Similarly, student opinion seems considerably more favorable of the military than it once was. Where undergraduates once stormed University Hall to have ROTC thrown off campus, a recent poll conducted by ROTC advocates found that three-fifths of students support officially recognizing the program. And even those who remain opposed to the military are far more moderate in their approach than their counterparts of a generation past. During one of its principal demonstrations against the “don’t ask, don’t tell” policy, the Law School’s gay-rights organization confined itself to placing pink soldiers on students’ desks and asking students and faculty to write letters to Congress. When I asked one of the organizers if his group planned to confront military recruiters when they arrived on campus—something the Supreme Court explicitly authorized—he said that it was not appropriate to harass recruiters who had no role in formulating the discriminatory policy.

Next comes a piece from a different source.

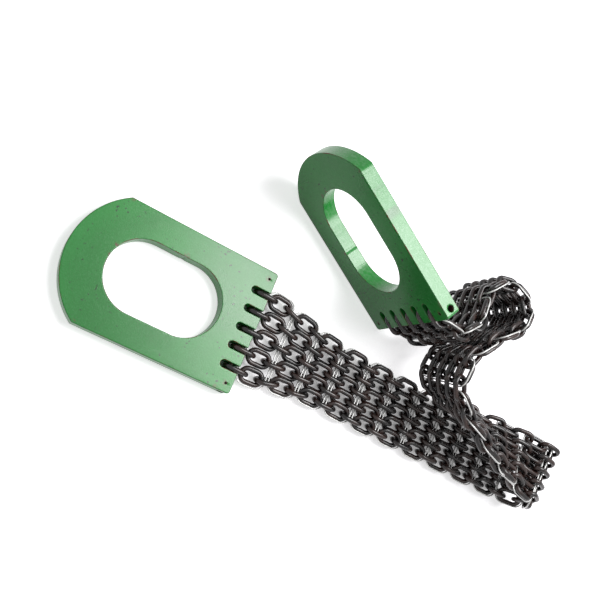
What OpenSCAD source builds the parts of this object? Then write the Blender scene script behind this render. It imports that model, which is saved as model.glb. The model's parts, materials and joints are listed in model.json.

More important than any change in attitudes at Harvard, however, is the fact that the federal government might soon allow gay individuals to serve in the military openly, a movement that has gathered strength after reports that specialists in high-demand languages like Arabic and Farsi have been discharged for being gay. President Obama has said that he will push Congress to repeal the law, noting that the British armed forces have integrated their ranks without incident. Such a change in policy would strip Harvard of its basis for opposing the military’s presence on campus. Since most liberal politicians—including Obama—have criticized Harvard’s current position, continuing to reject the military after “don’t ask, don’t tell” is repealed would be a public relations disaster, not to mention extremely hypocritical.
Of course, any official recognition of ROTC will actually mean little to Harvard. As it currently stands, ROTC officials do not want to open an office at Harvard, largely because the number of prospective cadets is small. Recognition would be largely symbolic: dropping the official statement opposing ROTC, noting ROTC participation on transcripts, and releasing funds to cover administrative costs at MIT.
But symbols matter, just as Summers and Faust have shown by speaking at the ROTC commissioning ceremonies. If Congress repeals “don’t ask, don’t tell” and Harvard fully recognizes ROTC, the military and academia might finally heal a divide that is now four decades old.